* _PROVIDED DATA_
_ _ _ _ _ _ _

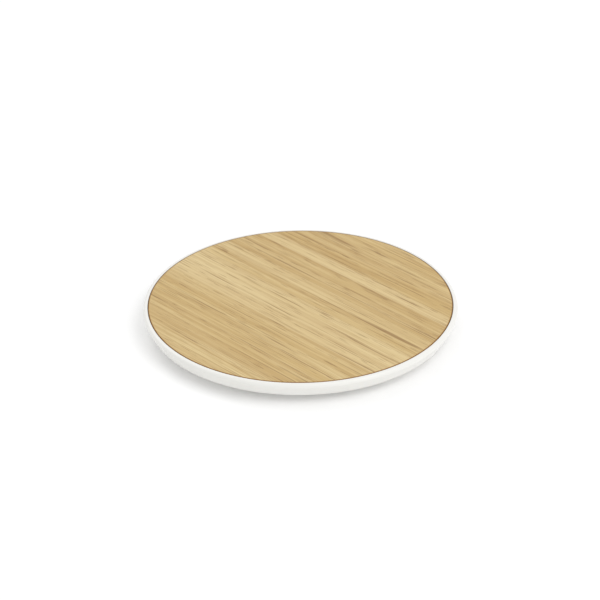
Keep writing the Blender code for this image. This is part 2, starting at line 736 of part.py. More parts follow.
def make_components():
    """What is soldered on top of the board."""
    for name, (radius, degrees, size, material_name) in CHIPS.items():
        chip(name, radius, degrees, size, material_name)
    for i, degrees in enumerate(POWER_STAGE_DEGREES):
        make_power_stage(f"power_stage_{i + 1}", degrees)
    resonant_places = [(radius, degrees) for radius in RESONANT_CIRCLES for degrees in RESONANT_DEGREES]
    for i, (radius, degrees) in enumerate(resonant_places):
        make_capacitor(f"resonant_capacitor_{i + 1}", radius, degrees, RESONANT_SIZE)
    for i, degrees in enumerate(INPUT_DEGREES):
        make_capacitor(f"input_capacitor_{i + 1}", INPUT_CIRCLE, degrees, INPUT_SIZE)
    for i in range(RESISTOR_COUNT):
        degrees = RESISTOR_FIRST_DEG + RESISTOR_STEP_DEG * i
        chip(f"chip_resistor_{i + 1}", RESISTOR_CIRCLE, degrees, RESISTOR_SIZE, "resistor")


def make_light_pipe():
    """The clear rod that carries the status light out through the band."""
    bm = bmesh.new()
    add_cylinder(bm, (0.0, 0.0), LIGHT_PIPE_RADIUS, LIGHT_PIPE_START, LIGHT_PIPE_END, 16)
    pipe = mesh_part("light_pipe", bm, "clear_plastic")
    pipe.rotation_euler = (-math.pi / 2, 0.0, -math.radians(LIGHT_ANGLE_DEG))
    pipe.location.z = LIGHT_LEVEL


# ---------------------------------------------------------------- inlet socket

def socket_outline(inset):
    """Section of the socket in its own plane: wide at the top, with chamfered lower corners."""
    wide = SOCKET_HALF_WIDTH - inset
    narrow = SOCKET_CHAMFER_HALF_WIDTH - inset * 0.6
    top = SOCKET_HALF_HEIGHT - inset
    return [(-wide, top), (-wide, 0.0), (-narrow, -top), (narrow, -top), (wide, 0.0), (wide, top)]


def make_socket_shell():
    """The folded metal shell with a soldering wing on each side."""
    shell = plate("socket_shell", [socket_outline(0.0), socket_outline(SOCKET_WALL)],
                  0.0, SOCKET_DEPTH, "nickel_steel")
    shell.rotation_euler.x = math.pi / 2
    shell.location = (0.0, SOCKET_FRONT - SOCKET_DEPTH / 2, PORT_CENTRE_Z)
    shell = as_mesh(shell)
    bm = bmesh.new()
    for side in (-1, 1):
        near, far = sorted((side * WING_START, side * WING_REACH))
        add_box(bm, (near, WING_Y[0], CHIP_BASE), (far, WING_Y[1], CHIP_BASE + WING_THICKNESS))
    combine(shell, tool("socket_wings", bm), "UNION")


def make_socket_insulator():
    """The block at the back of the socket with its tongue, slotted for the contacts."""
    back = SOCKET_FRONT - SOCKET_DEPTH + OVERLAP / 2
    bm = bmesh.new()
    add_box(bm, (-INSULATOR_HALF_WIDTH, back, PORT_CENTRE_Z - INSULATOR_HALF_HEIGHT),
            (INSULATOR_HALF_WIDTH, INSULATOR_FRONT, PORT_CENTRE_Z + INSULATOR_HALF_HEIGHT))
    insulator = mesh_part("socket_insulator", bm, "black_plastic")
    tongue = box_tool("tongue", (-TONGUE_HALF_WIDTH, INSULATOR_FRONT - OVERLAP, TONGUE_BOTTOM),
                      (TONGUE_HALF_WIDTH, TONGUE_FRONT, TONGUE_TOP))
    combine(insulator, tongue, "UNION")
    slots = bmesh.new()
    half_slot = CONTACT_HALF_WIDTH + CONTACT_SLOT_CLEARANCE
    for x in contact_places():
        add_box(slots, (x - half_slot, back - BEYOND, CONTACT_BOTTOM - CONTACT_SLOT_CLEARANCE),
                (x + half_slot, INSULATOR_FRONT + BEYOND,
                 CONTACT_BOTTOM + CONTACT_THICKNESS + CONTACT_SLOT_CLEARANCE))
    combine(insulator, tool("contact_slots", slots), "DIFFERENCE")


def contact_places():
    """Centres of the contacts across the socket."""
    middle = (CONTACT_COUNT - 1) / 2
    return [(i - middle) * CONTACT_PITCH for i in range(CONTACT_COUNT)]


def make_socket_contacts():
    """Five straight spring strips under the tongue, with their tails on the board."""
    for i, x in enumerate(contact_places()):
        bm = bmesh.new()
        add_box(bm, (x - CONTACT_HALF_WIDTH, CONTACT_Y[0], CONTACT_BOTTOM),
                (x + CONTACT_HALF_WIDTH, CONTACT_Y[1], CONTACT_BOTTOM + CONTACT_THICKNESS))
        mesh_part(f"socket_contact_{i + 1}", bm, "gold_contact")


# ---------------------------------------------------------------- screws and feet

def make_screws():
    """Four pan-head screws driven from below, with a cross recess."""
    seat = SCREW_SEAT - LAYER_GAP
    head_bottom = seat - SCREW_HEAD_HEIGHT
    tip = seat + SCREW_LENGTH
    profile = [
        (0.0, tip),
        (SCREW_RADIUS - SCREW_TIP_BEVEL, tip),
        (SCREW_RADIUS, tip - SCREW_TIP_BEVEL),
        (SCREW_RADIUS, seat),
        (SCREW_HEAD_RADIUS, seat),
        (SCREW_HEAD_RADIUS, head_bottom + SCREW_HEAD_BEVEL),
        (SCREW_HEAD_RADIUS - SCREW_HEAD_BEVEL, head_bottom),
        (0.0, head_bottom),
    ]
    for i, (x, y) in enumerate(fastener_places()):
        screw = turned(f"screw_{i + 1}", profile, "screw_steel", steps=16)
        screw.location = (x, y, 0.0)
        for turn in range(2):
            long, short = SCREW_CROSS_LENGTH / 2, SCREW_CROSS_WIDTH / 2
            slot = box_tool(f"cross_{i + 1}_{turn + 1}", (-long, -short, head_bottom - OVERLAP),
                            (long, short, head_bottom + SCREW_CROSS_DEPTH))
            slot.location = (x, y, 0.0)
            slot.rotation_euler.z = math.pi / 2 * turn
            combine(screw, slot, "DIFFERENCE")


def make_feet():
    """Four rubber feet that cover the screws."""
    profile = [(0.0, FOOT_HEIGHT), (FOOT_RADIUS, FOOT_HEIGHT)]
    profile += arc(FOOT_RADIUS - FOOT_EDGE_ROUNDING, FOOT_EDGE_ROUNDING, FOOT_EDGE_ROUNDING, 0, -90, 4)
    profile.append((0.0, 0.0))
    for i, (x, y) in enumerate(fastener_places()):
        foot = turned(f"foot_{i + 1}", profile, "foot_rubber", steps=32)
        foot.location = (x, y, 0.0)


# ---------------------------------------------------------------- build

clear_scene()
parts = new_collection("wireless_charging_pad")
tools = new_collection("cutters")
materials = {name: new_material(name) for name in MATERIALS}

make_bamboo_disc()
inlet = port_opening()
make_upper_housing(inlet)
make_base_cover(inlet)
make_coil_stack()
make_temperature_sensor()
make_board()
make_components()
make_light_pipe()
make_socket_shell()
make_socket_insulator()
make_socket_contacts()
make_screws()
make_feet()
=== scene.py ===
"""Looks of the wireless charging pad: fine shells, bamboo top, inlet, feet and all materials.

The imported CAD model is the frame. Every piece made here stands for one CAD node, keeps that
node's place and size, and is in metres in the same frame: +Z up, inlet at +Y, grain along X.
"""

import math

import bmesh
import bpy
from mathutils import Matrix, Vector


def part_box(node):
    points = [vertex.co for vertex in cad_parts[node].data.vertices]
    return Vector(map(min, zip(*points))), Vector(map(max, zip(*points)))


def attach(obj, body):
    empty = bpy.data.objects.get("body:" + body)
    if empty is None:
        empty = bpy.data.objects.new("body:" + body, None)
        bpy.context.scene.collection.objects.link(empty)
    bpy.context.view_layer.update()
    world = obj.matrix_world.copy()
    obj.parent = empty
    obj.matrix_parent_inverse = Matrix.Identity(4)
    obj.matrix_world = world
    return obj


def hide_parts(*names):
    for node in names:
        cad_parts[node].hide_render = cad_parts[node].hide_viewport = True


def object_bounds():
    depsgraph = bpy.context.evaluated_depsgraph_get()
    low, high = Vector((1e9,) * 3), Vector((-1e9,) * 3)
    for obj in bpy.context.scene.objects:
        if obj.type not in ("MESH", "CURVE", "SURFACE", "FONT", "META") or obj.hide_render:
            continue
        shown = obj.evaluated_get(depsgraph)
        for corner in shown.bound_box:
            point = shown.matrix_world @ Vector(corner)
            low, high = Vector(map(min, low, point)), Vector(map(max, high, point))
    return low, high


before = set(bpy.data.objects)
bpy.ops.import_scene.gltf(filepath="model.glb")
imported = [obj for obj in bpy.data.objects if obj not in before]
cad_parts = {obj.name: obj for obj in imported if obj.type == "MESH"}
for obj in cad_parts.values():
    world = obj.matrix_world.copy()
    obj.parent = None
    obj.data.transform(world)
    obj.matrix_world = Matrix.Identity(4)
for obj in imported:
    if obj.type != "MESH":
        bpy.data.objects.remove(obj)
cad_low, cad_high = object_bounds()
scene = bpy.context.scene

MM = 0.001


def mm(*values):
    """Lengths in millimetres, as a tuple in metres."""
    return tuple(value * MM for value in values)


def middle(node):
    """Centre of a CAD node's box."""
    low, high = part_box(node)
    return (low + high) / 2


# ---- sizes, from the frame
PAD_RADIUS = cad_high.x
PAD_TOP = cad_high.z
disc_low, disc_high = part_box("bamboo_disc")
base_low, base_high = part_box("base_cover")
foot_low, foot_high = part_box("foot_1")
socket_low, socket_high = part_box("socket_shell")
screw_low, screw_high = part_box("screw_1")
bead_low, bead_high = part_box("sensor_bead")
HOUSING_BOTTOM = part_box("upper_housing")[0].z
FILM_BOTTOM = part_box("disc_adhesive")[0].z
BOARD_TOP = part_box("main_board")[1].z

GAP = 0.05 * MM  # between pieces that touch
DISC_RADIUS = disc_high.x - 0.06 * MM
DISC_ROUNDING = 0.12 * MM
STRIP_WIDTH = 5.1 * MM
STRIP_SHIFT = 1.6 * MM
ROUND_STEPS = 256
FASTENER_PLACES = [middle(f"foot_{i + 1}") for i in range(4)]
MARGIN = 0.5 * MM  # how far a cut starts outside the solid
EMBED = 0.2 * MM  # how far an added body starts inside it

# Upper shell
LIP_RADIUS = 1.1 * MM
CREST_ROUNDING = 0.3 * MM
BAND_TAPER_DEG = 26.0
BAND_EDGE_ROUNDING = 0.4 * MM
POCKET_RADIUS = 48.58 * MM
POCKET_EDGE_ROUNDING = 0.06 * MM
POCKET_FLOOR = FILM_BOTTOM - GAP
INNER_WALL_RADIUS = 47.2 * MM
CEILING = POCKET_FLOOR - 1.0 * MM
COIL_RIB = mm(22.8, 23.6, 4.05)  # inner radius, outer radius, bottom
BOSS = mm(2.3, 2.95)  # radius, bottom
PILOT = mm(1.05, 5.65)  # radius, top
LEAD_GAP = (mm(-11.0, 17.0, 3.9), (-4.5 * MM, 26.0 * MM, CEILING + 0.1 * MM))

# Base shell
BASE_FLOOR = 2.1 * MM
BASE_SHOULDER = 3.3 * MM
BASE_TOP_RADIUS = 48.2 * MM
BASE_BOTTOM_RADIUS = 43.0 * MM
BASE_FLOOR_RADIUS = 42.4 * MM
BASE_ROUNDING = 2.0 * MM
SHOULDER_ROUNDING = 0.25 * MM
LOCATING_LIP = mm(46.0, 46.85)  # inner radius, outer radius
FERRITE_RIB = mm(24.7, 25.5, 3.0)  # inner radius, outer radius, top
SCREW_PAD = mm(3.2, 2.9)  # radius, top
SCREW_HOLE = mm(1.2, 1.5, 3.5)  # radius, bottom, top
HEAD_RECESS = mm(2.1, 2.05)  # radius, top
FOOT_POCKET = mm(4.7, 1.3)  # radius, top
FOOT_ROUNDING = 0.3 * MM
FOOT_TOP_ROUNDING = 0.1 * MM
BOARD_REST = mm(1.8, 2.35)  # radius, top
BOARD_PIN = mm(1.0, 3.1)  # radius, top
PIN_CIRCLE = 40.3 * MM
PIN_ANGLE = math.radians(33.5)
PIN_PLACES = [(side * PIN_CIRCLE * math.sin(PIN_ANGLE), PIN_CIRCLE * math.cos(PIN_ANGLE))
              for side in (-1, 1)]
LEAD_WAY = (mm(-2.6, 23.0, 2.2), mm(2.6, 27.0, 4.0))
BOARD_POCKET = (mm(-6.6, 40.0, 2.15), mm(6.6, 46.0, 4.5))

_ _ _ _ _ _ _

* _TASK DIRECTIONS_
Return exactly the lines from the line that has "make_bamboo_disc()" to the line that has "shown = obj.evaluated_get(depsgraph)", both of them included.

* _THE OUTPUT_
make_bamboo_disc()
inlet = port_opening()
make_upper_housing(inlet)
make_base_cover(inlet)
make_coil_stack()
make_temperature_sensor()
make_board()
make_components()
make_light_pipe()
make_socket_shell()
make_socket_insulator()
make_socket_contacts()
make_screws()
make_feet()
=== scene.py ===
"""Looks of the wireless charging pad: fine shells, bamboo top, inlet, feet and all materials.

The imported CAD model is the frame. Every piece made here stands for one CAD node, keeps that
node's place and size, and is in metres in the same frame: +Z up, inlet at +Y, grain along X.
"""

import math

import bmesh
import bpy
from mathutils import Matrix, Vector


def part_box(node):
    points = [vertex.co for vertex in cad_parts[node].data.vertices]
    return Vector(map(min, zip(*points))), Vector(map(max, zip(*points)))


def attach(obj, body):
    empty = bpy.data.objects.get("body:" + body)
    if empty is None:
        empty = bpy.data.objects.new("body:" + body, None)
        bpy.context.scene.collection.objects.link(empty)
    bpy.context.view_layer.update()
    world = obj.matrix_world.copy()
    obj.parent = empty
    obj.matrix_parent_inverse = Matrix.Identity(4)
    obj.matrix_world = world
    return obj


def hide_parts(*names):
    for node in names:
        cad_parts[node].hide_render = cad_parts[node].hide_viewport = True


def object_bounds():
    depsgraph = bpy.context.evaluated_depsgraph_get()
    low, high = Vector((1e9,) * 3), Vector((-1e9,) * 3)
    for obj in bpy.context.scene.objects:
        if obj.type not in ("MESH", "CURVE", "SURFACE", "FONT", "META") or obj.hide_render:
            continue
        shown = obj.evaluated_get(depsgraph)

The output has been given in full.